** START OF DATASET SECTION **

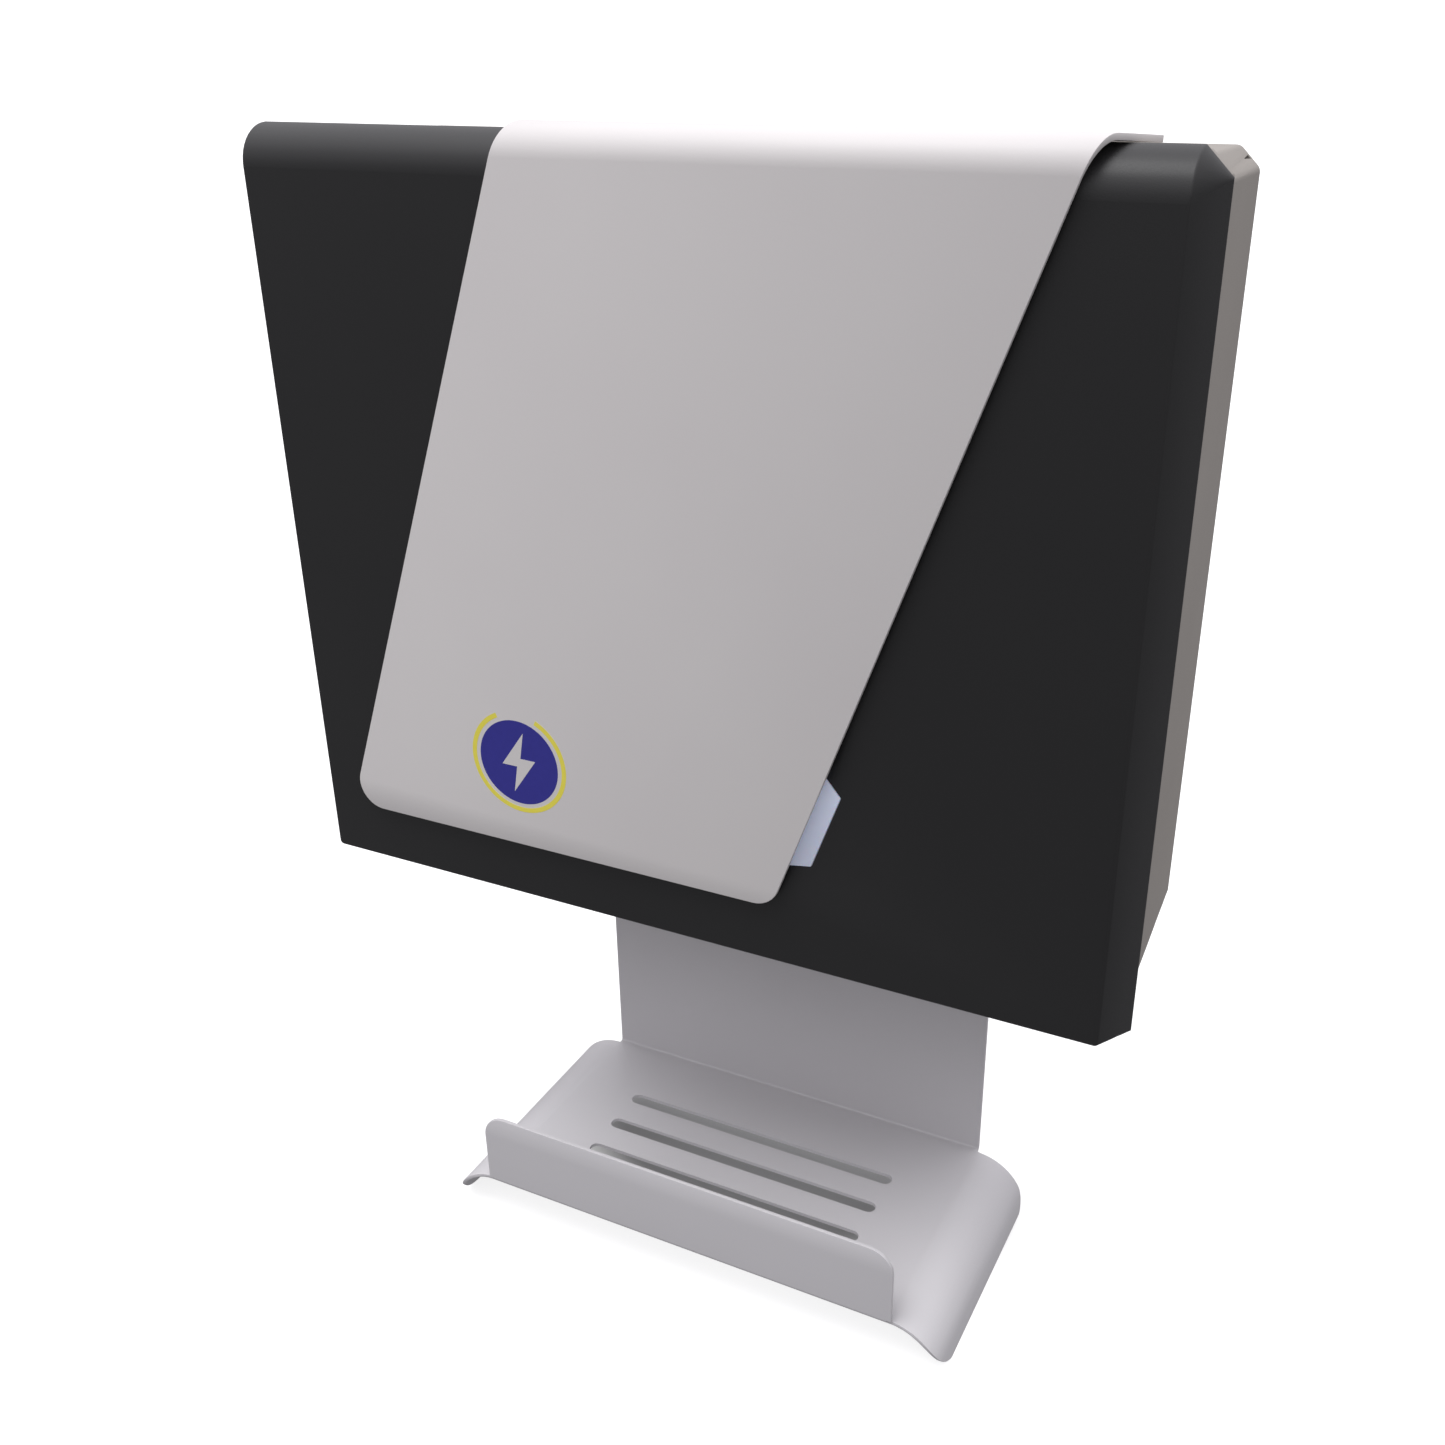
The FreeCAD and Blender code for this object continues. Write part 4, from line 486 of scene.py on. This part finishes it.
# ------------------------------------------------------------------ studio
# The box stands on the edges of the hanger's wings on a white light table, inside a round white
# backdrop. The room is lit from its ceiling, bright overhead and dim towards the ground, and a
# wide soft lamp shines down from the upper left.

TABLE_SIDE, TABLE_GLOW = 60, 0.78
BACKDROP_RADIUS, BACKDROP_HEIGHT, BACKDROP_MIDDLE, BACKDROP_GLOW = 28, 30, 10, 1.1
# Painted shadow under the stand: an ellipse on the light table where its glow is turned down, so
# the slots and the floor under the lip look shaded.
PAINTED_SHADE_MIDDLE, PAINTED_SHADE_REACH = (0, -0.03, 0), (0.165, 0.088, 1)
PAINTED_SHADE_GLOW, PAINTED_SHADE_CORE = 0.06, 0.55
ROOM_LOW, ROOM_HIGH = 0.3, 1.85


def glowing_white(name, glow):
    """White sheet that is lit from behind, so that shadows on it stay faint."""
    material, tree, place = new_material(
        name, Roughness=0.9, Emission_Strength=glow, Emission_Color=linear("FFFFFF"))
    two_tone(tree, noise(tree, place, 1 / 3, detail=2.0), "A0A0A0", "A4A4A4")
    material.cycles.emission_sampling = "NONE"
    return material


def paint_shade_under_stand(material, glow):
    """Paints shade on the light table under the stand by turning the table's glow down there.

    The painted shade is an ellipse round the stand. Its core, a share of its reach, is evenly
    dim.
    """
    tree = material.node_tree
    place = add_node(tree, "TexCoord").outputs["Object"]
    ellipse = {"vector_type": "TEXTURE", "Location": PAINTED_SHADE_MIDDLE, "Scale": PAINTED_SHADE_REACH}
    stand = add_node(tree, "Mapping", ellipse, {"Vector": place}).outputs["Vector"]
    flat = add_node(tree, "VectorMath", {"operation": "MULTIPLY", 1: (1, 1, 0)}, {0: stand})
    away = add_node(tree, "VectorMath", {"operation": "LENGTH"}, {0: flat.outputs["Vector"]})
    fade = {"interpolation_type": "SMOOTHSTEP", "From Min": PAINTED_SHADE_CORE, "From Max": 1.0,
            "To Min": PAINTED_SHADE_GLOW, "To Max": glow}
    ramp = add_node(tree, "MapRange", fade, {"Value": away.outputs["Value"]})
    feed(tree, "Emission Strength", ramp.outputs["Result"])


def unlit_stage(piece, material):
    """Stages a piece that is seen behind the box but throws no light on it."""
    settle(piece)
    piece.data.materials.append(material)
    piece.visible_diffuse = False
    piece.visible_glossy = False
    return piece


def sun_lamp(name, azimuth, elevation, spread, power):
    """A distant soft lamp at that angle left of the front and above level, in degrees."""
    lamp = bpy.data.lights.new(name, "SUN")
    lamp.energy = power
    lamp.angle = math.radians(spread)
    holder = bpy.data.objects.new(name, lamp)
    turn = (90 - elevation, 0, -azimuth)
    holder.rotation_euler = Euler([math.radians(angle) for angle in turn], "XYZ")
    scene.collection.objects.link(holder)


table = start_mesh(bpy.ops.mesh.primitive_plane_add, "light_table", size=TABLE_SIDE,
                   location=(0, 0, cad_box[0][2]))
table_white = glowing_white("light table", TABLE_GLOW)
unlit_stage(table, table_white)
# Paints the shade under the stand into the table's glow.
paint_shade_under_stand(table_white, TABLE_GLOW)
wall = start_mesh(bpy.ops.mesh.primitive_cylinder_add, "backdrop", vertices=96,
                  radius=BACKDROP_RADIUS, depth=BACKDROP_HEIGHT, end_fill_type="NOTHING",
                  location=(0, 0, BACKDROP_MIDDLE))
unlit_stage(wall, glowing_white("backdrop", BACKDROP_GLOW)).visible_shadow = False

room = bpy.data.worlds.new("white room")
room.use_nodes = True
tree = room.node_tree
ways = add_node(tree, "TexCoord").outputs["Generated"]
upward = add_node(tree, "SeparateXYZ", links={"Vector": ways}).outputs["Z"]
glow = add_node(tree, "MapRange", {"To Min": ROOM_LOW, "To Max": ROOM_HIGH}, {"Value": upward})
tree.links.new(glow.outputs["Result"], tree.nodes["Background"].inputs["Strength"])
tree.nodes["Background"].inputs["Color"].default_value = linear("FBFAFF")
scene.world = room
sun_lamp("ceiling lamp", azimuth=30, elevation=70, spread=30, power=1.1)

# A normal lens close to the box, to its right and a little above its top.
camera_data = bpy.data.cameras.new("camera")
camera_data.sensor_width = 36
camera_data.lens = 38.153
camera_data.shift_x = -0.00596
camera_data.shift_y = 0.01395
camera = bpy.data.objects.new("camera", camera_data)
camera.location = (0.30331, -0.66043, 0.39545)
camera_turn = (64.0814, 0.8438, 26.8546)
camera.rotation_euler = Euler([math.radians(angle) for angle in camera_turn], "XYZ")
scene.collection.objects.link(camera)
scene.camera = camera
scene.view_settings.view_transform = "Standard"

** END OF DATASET SECTION **

From the first line to the last, please quote the material above exactly.

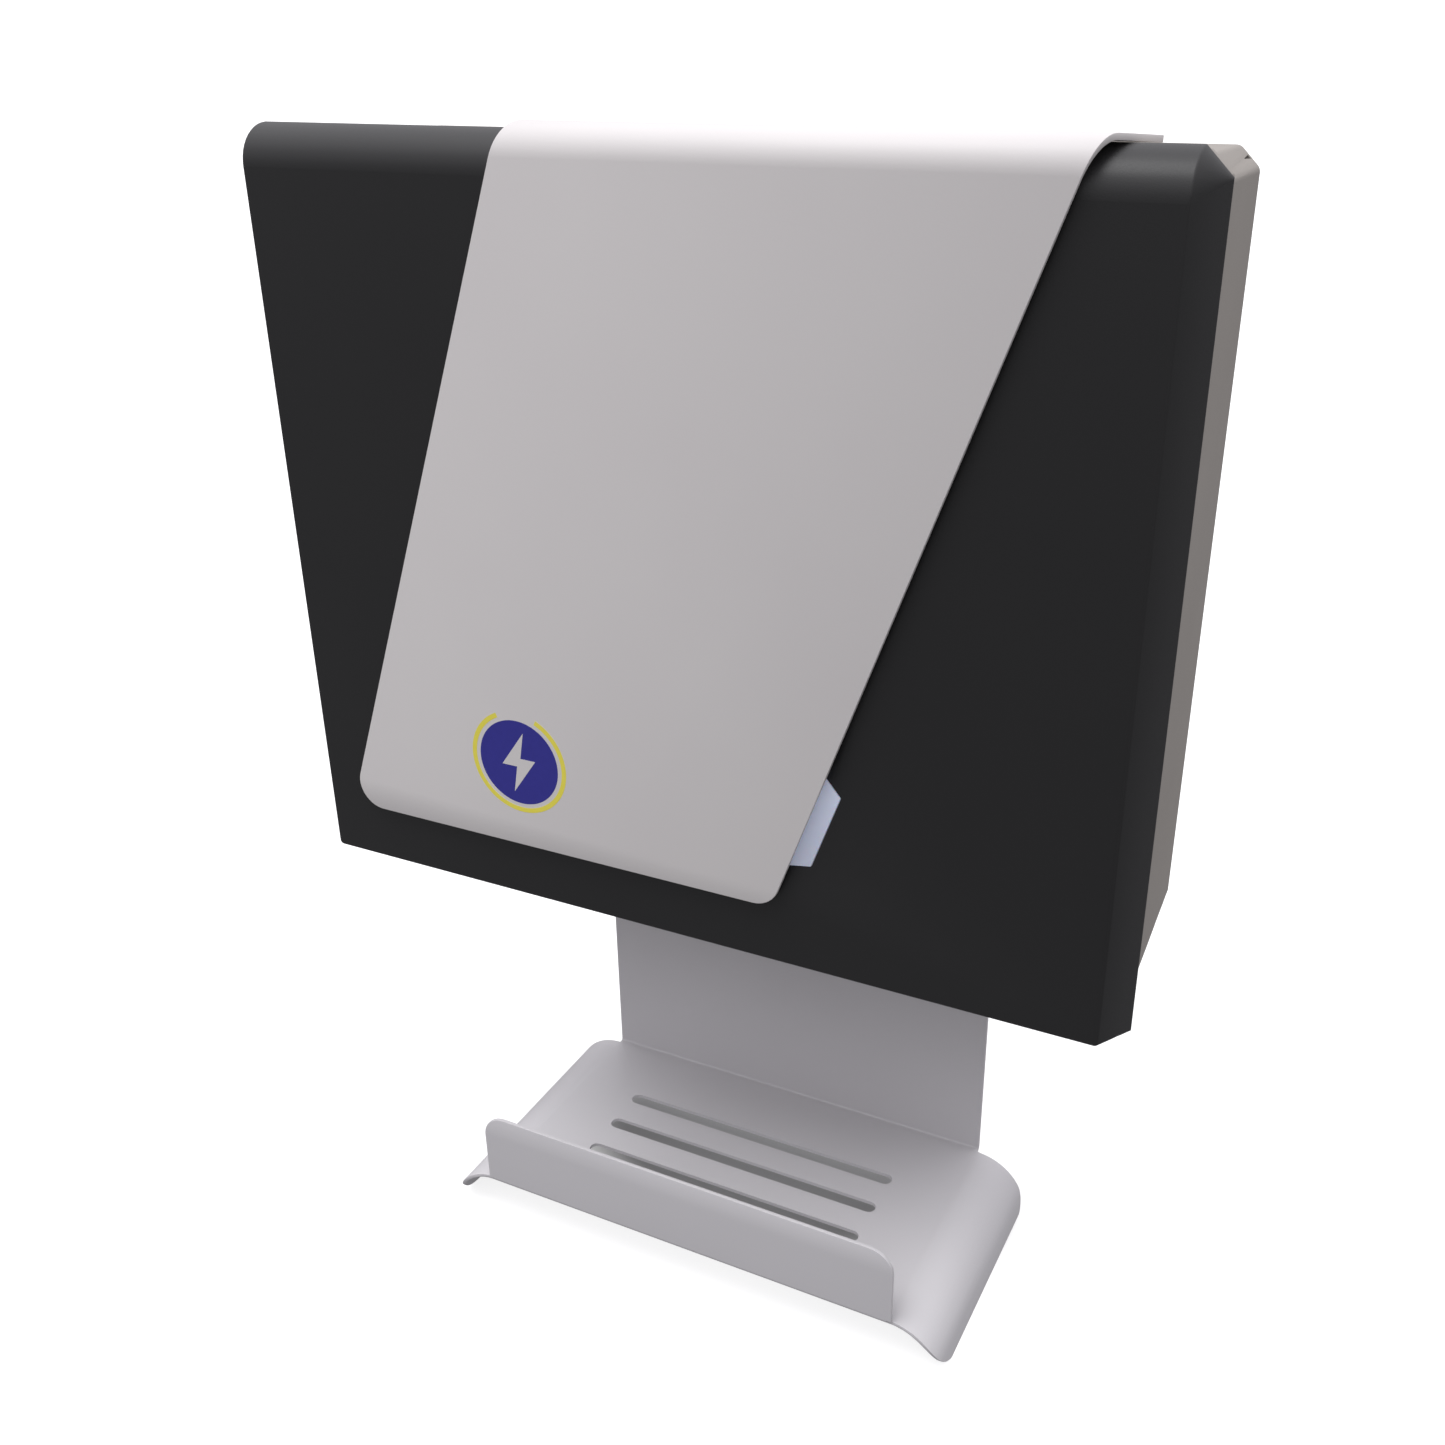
The FreeCAD and Blender code for this object continues. Write part 4, from line 486 of scene.py on. This part finishes it.
# ------------------------------------------------------------------ studio
# The box stands on the edges of the hanger's wings on a white light table, inside a round white
# backdrop. The room is lit from its ceiling, bright overhead and dim towards the ground, and a
# wide soft lamp shines down from the upper left.

TABLE_SIDE, TABLE_GLOW = 60, 0.78
BACKDROP_RADIUS, BACKDROP_HEIGHT, BACKDROP_MIDDLE, BACKDROP_GLOW = 28, 30, 10, 1.1
# Painted shadow under the stand: an ellipse on the light table where its glow is turned down, so
# the slots and the floor under the lip look shaded.
PAINTED_SHADE_MIDDLE, PAINTED_SHADE_REACH = (0, -0.03, 0), (0.165, 0.088, 1)
PAINTED_SHADE_GLOW, PAINTED_SHADE_CORE = 0.06, 0.55
ROOM_LOW, ROOM_HIGH = 0.3, 1.85


def glowing_white(name, glow):
    """White sheet that is lit from behind, so that shadows on it stay faint."""
    material, tree, place = new_material(
        name, Roughness=0.9, Emission_Strength=glow, Emission_Color=linear("FFFFFF"))
    two_tone(tree, noise(tree, place, 1 / 3, detail=2.0), "A0A0A0", "A4A4A4")
    material.cycles.emission_sampling = "NONE"
    return material


def paint_shade_under_stand(material, glow):
    """Paints shade on the light table under the stand by turning the table's glow down there.

    The painted shade is an ellipse round the stand. Its core, a share of its reach, is evenly
    dim.
    """
    tree = material.node_tree
    place = add_node(tree, "TexCoord").outputs["Object"]
    ellipse = {"vector_type": "TEXTURE", "Location": PAINTED_SHADE_MIDDLE, "Scale": PAINTED_SHADE_REACH}
    stand = add_node(tree, "Mapping", ellipse, {"Vector": place}).outputs["Vector"]
    flat = add_node(tree, "VectorMath", {"operation": "MULTIPLY", 1: (1, 1, 0)}, {0: stand})
    away = add_node(tree, "VectorMath", {"operation": "LENGTH"}, {0: flat.outputs["Vector"]})
    fade = {"interpolation_type": "SMOOTHSTEP", "From Min": PAINTED_SHADE_CORE, "From Max": 1.0,
            "To Min": PAINTED_SHADE_GLOW, "To Max": glow}
    ramp = add_node(tree, "MapRange", fade, {"Value": away.outputs["Value"]})
    feed(tree, "Emission Strength", ramp.outputs["Result"])


def unlit_stage(piece, material):
    """Stages a piece that is seen behind the box but throws no light on it."""
    settle(piece)
    piece.data.materials.append(material)
    piece.visible_diffuse = False
    piece.visible_glossy = False
    return piece


def sun_lamp(name, azimuth, elevation, spread, power):
    """A distant soft lamp at that angle left of the front and above level, in degrees."""
    lamp = bpy.data.lights.new(name, "SUN")
    lamp.energy = power
    lamp.angle = math.radians(spread)
    holder = bpy.data.objects.new(name, lamp)
    turn = (90 - elevation, 0, -azimuth)
    holder.rotation_euler = Euler([math.radians(angle) for angle in turn], "XYZ")
    scene.collection.objects.link(holder)


table = start_mesh(bpy.ops.mesh.primitive_plane_add, "light_table", size=TABLE_SIDE,
                   location=(0, 0, cad_box[0][2]))
table_white = glowing_white("light table", TABLE_GLOW)
unlit_stage(table, table_white)
# Paints the shade under the stand into the table's glow.
paint_shade_under_stand(table_white, TABLE_GLOW)
wall = start_mesh(bpy.ops.mesh.primitive_cylinder_add, "backdrop", vertices=96,
                  radius=BACKDROP_RADIUS, depth=BACKDROP_HEIGHT, end_fill_type="NOTHING",
                  location=(0, 0, BACKDROP_MIDDLE))
unlit_stage(wall, glowing_white("backdrop", BACKDROP_GLOW)).visible_shadow = False

room = bpy.data.worlds.new("white room")
room.use_nodes = True
tree = room.node_tree
ways = add_node(tree, "TexCoord").outputs["Generated"]
upward = add_node(tree, "SeparateXYZ", links={"Vector": ways}).outputs["Z"]
glow = add_node(tree, "MapRange", {"To Min": ROOM_LOW, "To Max": ROOM_HIGH}, {"Value": upward})
tree.links.new(glow.outputs["Result"], tree.nodes["Background"].inputs["Strength"])
tree.nodes["Background"].inputs["Color"].default_value = linear("FBFAFF")
scene.world = room
sun_lamp("ceiling lamp", azimuth=30, elevation=70, spread=30, power=1.1)

# A normal lens close to the box, to its right and a little above its top.
camera_data = bpy.data.cameras.new("camera")
camera_data.sensor_width = 36
camera_data.lens = 38.153
camera_data.shift_x = -0.00596
camera_data.shift_y = 0.01395
camera = bpy.data.objects.new("camera", camera_data)
camera.location = (0.30331, -0.66043, 0.39545)
camera_turn = (64.0814, 0.8438, 26.8546)
camera.rotation_euler = Euler([math.radians(angle) for angle in camera_turn], "XYZ")
scene.collection.objects.link(camera)
scene.camera = camera
scene.view_settings.view_transform = "Standard"